### Saved entries
—————

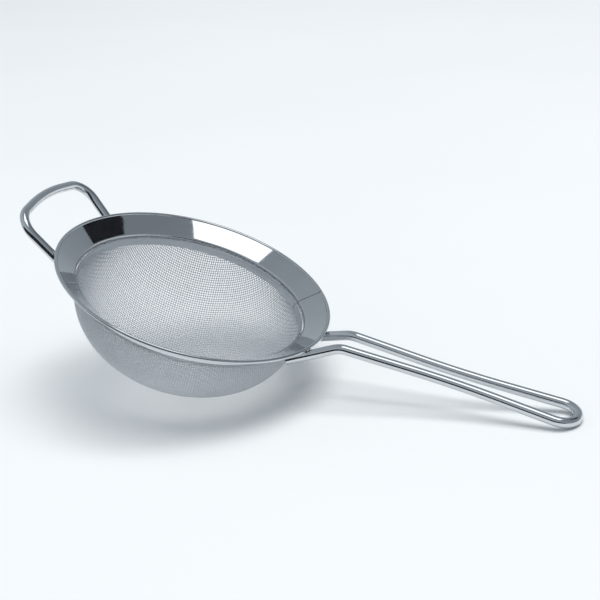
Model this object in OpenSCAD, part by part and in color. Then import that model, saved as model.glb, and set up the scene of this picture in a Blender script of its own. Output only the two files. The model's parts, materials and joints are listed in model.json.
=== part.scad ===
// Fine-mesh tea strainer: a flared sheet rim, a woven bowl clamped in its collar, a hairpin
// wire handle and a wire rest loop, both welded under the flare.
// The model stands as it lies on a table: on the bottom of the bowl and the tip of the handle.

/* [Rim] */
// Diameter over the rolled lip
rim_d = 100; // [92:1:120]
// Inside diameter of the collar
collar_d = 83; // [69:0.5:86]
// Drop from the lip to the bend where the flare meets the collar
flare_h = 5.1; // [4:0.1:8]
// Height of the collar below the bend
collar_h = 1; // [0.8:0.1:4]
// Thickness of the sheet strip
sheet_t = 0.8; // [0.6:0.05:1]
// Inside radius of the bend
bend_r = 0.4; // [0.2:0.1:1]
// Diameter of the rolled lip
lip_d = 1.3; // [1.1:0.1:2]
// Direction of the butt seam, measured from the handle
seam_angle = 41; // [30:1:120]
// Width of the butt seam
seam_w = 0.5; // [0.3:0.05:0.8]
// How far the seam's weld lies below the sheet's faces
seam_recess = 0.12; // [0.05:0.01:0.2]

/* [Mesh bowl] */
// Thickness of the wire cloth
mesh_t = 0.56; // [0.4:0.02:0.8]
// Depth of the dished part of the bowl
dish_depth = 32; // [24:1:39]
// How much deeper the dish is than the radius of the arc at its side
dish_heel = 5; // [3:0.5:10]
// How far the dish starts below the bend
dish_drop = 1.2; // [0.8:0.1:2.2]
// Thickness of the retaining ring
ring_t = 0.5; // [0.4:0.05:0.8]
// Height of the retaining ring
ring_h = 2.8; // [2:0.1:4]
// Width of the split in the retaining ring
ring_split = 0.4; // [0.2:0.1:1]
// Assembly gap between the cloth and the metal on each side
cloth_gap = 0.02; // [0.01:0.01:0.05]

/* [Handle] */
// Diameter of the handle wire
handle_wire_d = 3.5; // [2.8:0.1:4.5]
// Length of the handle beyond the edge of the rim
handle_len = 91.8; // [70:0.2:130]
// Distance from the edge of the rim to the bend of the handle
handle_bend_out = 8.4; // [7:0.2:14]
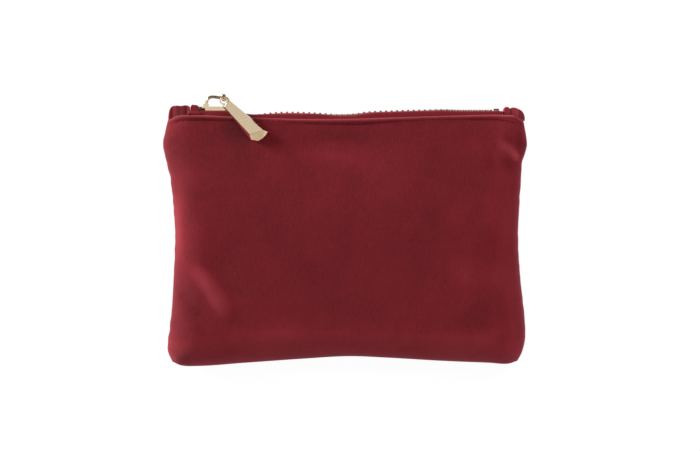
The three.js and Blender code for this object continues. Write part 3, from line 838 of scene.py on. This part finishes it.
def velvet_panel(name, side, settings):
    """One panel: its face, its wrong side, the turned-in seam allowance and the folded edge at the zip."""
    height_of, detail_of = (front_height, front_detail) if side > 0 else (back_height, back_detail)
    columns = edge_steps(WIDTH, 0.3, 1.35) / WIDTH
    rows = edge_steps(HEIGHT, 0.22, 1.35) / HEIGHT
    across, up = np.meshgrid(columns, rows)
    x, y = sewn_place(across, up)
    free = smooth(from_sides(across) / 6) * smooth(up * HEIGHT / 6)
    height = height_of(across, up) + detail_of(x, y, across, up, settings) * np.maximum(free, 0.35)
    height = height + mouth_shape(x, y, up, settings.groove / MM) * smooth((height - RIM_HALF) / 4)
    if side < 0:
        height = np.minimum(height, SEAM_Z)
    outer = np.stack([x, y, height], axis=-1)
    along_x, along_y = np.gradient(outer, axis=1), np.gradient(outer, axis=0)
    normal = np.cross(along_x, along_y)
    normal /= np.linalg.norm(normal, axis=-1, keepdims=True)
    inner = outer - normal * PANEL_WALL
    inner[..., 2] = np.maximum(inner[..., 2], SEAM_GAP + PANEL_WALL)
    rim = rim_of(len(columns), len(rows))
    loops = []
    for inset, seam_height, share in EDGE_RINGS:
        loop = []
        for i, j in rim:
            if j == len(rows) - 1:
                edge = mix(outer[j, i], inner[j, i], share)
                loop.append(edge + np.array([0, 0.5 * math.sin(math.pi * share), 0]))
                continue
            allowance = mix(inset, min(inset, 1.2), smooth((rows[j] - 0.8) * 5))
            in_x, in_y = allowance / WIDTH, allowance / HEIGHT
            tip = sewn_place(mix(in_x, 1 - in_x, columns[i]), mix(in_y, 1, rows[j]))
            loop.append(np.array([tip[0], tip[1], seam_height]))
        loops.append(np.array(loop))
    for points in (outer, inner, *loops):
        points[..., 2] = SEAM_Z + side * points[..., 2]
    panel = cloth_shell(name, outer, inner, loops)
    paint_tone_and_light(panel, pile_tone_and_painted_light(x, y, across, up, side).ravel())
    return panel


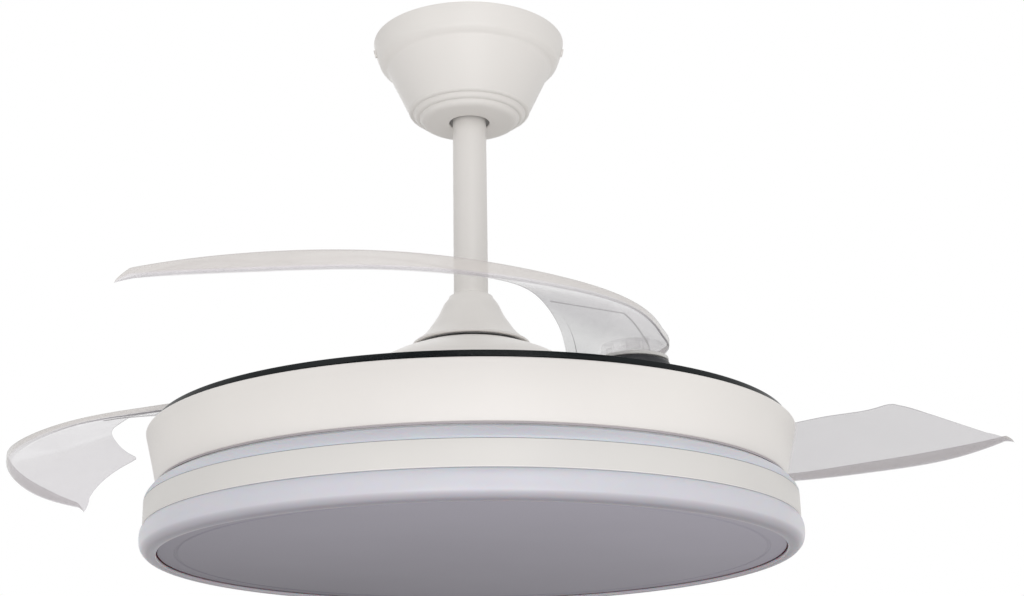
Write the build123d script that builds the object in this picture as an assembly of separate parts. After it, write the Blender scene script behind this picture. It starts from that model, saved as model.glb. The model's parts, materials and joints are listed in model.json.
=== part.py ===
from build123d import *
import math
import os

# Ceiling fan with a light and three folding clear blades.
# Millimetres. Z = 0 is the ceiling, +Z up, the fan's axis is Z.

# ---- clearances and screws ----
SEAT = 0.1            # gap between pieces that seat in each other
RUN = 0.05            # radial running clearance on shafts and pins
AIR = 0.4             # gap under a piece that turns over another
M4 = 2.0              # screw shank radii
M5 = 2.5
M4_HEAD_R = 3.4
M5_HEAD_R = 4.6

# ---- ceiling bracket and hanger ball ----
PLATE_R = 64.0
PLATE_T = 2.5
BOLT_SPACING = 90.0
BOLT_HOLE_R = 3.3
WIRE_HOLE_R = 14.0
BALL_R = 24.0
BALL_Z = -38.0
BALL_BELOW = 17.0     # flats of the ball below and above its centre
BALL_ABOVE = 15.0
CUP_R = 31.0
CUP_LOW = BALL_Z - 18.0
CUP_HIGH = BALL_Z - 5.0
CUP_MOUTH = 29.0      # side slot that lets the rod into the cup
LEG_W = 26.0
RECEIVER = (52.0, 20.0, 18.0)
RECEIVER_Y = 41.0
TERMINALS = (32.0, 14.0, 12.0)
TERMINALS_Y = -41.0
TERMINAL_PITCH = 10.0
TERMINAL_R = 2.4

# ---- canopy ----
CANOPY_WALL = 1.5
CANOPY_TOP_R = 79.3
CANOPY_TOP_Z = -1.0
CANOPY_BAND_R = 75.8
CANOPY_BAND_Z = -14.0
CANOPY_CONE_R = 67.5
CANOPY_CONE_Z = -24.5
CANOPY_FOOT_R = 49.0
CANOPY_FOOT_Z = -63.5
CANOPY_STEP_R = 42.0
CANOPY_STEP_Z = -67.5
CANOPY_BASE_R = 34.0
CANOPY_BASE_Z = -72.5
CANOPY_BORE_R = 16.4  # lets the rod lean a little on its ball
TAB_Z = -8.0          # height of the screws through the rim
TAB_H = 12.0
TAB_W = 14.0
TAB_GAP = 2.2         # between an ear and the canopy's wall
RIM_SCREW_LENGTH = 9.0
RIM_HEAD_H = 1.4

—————

### Set problem
Starting at the first line of the records, print each line exactly, stopping after the line that contains "cloth_gap = 0.02; // [0.01:0.01:0.05]".

### Exercise result
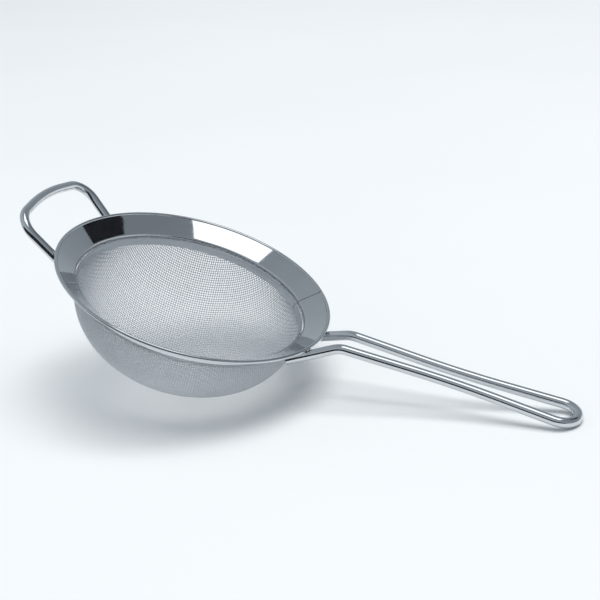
Model this object in OpenSCAD, part by part and in color. Then import that model, saved as model.glb, and set up the scene of this picture in a Blender script of its own. Output only the two files. The model's parts, materials and joints are listed in model.json.
=== part.scad ===
// Fine-mesh tea strainer: a flared sheet rim, a woven bowl clamped in its collar, a hairpin
// wire handle and a wire rest loop, both welded under the flare.
// The model stands as it lies on a table: on the bottom of the bowl and the tip of the handle.

/* [Rim] */
// Diameter over the rolled lip
rim_d = 100; // [92:1:120]
// Inside diameter of the collar
collar_d = 83; // [69:0.5:86]
// Drop from the lip to the bend where the flare meets the collar
flare_h = 5.1; // [4:0.1:8]
// Height of the collar below the bend
collar_h = 1; // [0.8:0.1:4]
// Thickness of the sheet strip
sheet_t = 0.8; // [0.6:0.05:1]
// Inside radius of the bend
bend_r = 0.4; // [0.2:0.1:1]
// Diameter of the rolled lip
lip_d = 1.3; // [1.1:0.1:2]
// Direction of the butt seam, measured from the handle
seam_angle = 41; // [30:1:120]
// Width of the butt seam
seam_w = 0.5; // [0.3:0.05:0.8]
// How far the seam's weld lies below the sheet's faces
seam_recess = 0.12; // [0.05:0.01:0.2]

/* [Mesh bowl] */
// Thickness of the wire cloth
mesh_t = 0.56; // [0.4:0.02:0.8]
// Depth of the dished part of the bowl
dish_depth = 32; // [24:1:39]
// How much deeper the dish is than the radius of the arc at its side
dish_heel = 5; // [3:0.5:10]
// How far the dish starts below the bend
dish_drop = 1.2; // [0.8:0.1:2.2]
// Thickness of the retaining ring
ring_t = 0.5; // [0.4:0.05:0.8]
// Height of the retaining ring
ring_h = 2.8; // [2:0.1:4]
// Width of the split in the retaining ring
ring_split = 0.4; // [0.2:0.1:1]
// Assembly gap between the cloth and the metal on each side
cloth_gap = 0.02; // [0.01:0.01:0.05]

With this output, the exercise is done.